═════ DATA
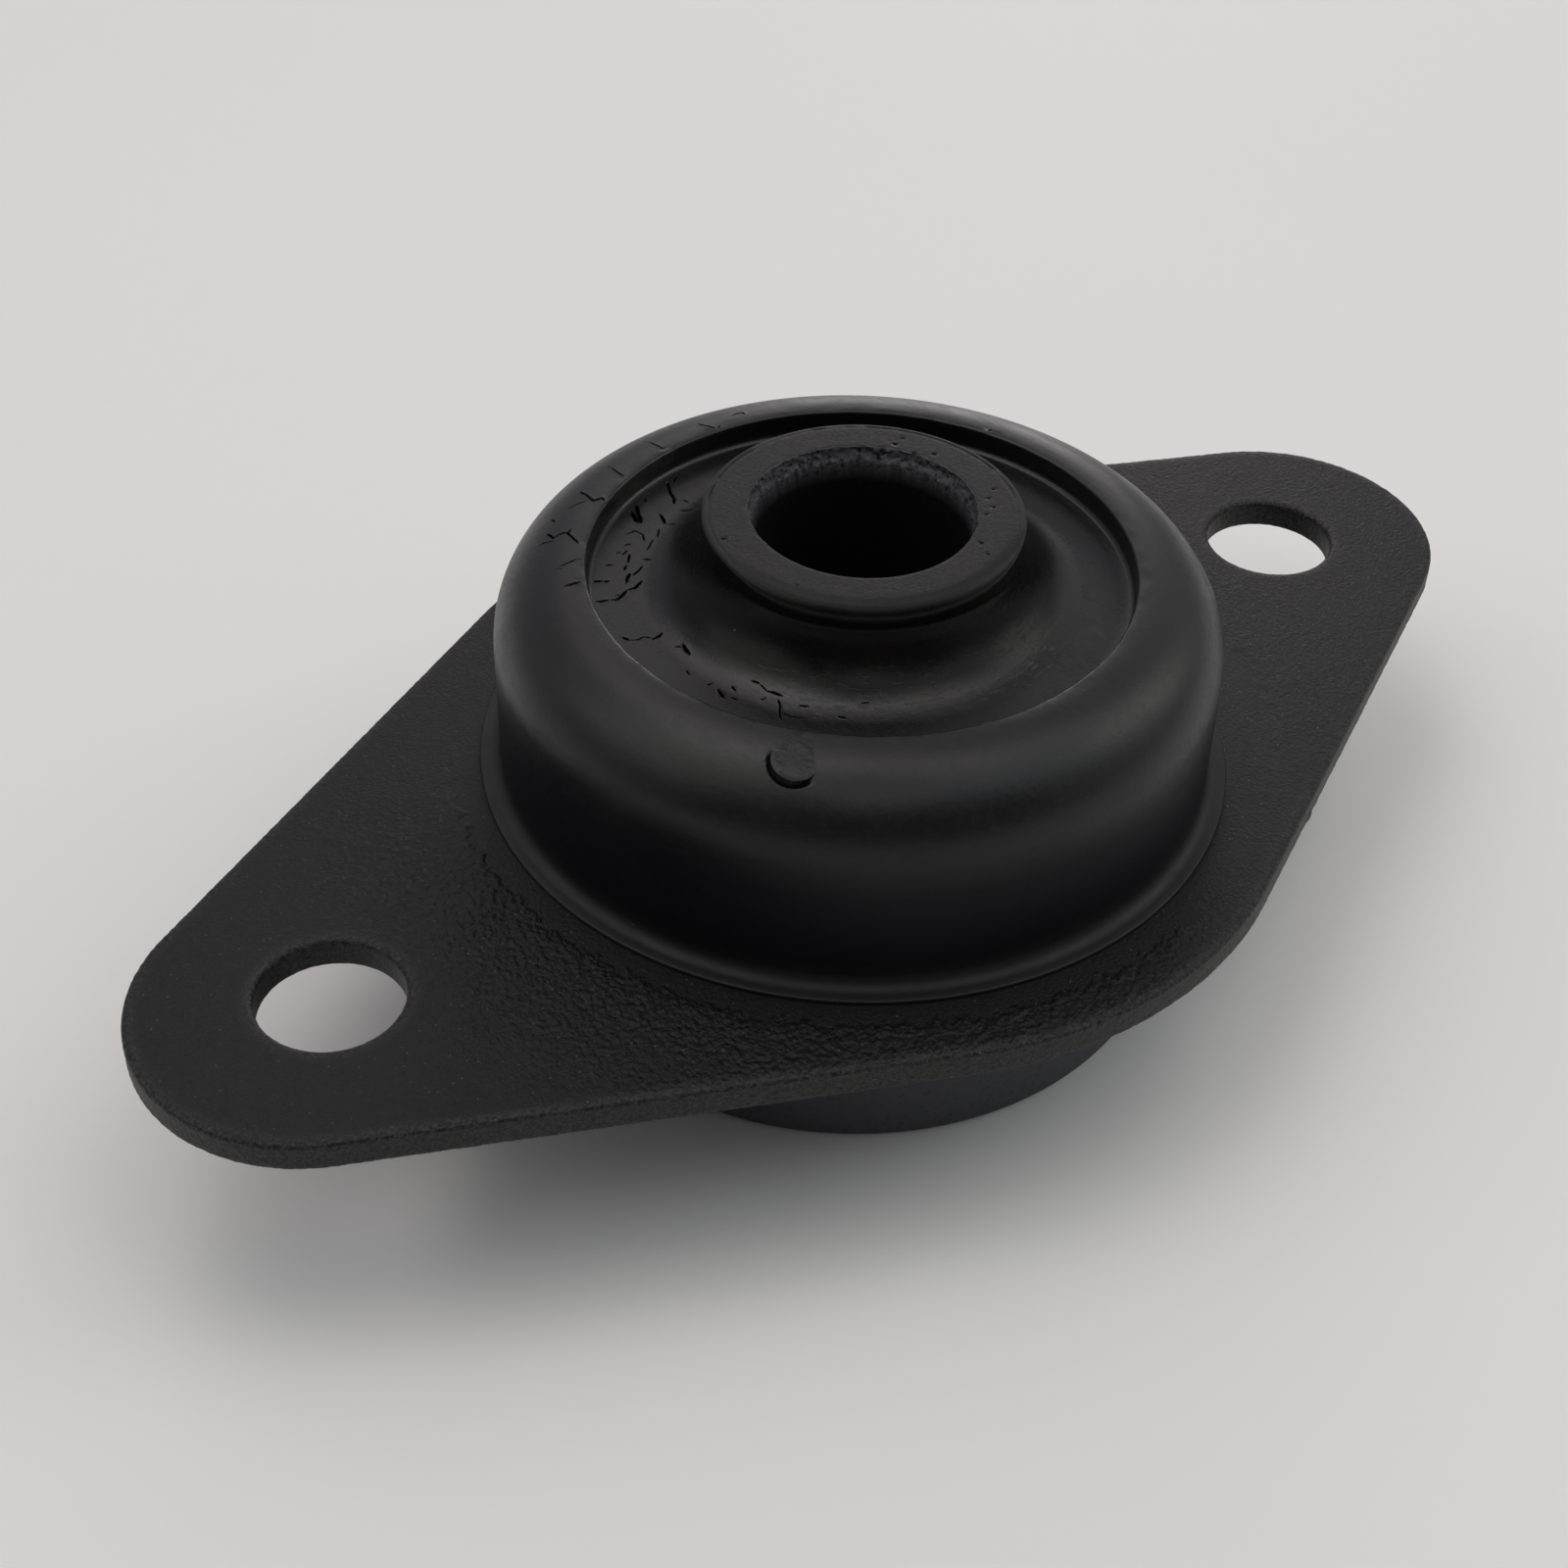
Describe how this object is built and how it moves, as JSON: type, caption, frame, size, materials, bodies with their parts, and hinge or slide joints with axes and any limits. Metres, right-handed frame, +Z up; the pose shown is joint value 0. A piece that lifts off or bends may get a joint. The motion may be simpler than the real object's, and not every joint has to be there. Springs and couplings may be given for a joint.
{
  "type": "engine mount",
  "caption": "Bonded rubber engine mount: a domed rubber body moulded through a flat diamond steel flange with bolt holes, round a steel sleeve with a through bore.",
  "frame": {"origin": "centre of the face that the mount stands on, on the axis of the sleeve's bore", "axes": "+X from one bolt hole to the other, +Y across the flange, +Z up along the bore, towards the dome and the boss"},
  "size_m": [0.1212, 0.0684, 0.0388],
  "materials": {
    "painted_flange": "black paint with a fine wrinkled texture over sheet steel",
    "moulded_rubber": "smooth satin black, with fine cracks round the recess",
    "painted_sleeve": "black satin paint over steel tube, rough at the bore's mouth"
  },
  "bodies": {
    "root": {"flange_plate": "painted_flange", "rubber_body": "moulded_rubber", "centre_sleeve": "painted_sleeve"}
  },
  "joints": []
}
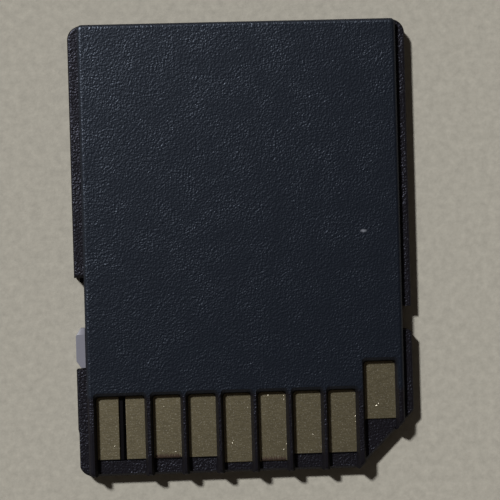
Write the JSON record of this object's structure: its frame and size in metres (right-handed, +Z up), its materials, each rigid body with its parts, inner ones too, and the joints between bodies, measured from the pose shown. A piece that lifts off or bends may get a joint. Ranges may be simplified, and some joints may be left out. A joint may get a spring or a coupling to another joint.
{
  "type": "memory card adapter",
  "caption": "Flat adapter with a cut corner that carries a small memory card in a full-size card slot, with sunk contacts and a write-protect slider.",
  "frame": {"origin": "middle of the label side, which lies on the surface, under the centre of the card's outline", "axes": "+X across the card to the side of the cut corner, +Y along the card to the end where the small card goes in, +Z up out of the contact side"},
  "size_m": [0.024, 0.032, 0.0021],
  "materials": {
    "cover_plastic": "black ABS, spark-eroded fine texture",
    "slider_plastic": "grey-lilac, smooth moulded",
    "carrier_plastic": "black, smooth moulded",
    "contact_metal": "thin dull gold plating over copper alloy, finely scratched",
    "spring_steel": "rolled strip"
  },
  "bodies": {
    "housing": {"back_cover": "cover_plastic", "front_cover": "cover_plastic", "terminal_carrier": "carrier_plastic", "card_retention_spring": "spring_steel", "terminal_data2": "contact_metal", "terminal_detect": "contact_metal", "terminal_command": "contact_metal", "terminal_ground": "contact_metal", "terminal_power": "contact_metal", "terminal_clock": "contact_metal", "terminal_data0": "contact_metal", "terminal_data1": "contact_metal"},
    "slider": {"write_protect_slider": "slider_plastic"}
  },
  "joints": [
    {"name": "write_protect_slide", "type": "slide", "parent": "housing", "child": "slider", "axis": [0, 1, 0], "range_m": [0, 0.0032]}
  ]
}
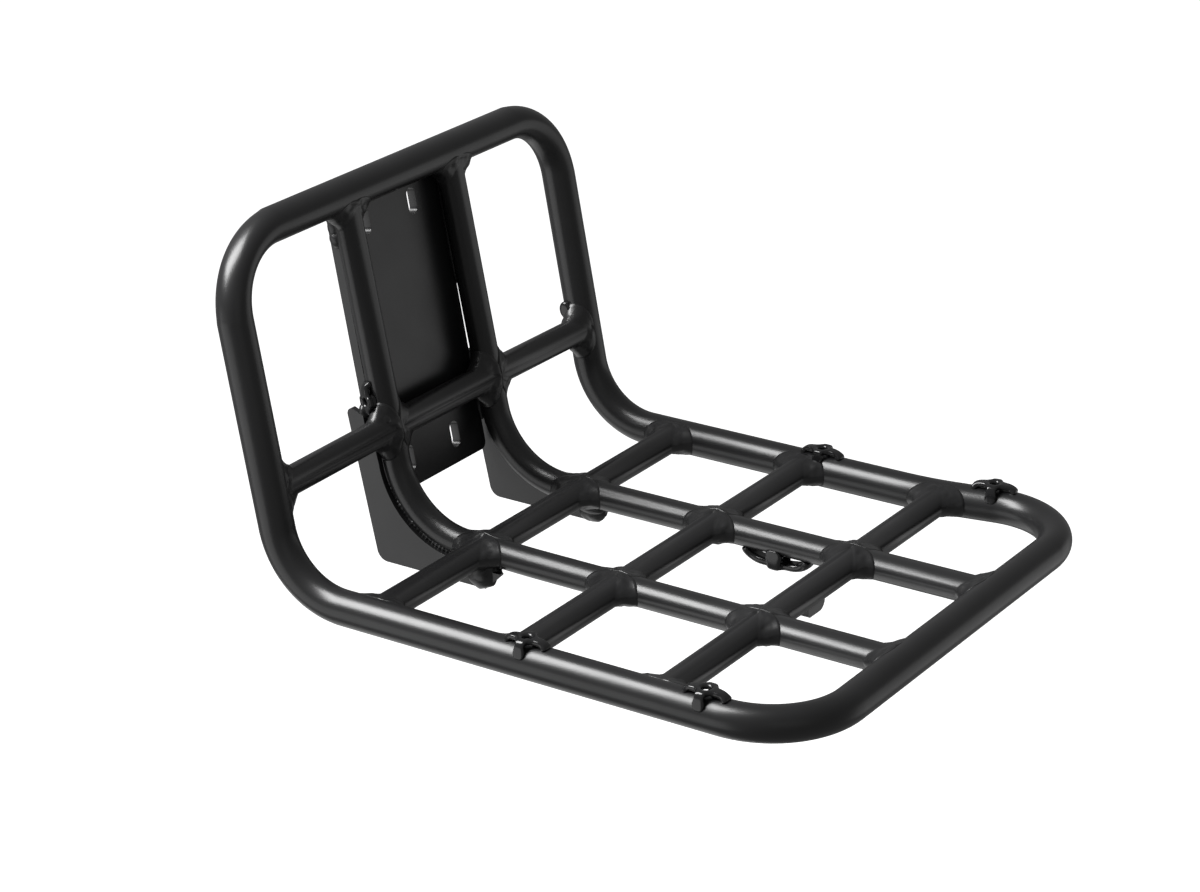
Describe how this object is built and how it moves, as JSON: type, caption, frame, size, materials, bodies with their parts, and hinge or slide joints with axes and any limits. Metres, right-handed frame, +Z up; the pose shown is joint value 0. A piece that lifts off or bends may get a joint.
══════════
- WHAT TO PRODUCE -
Your task is to gather every line with the word "joints" and copy it.

- FINAL ANSWER -
Describe how this object is built and how it moves, as JSON: type, caption, frame, size, materials, bodies with their parts, and hinge or slide joints with axes and any limits. Metres, right-handed frame, +Z up; the pose shown is joint value 0. A piece that lifts off or bends may get a joint. The motion may be simpler than the real object's, and not every joint has to be there. Springs and couplings may be given for a joint.
  "joints": []
Write the JSON record of this object's structure: its frame and size in metres (right-handed, +Z up), its materials, each rigid body with its parts, inner ones too, and the joints between bodies, measured from the pose shown. A piece that lifts off or bends may get a joint. Ranges may be simplified, and some joints may be left out. A joint may get a spring or a coupling to another joint.
  "joints": [
Describe how this object is built and how it moves, as JSON: type, caption, frame, size, materials, bodies with their parts, and hinge or slide joints with axes and any limits. Metres, right-handed frame, +Z up; the pose shown is joint value 0. A piece that lifts off or bends may get a joint.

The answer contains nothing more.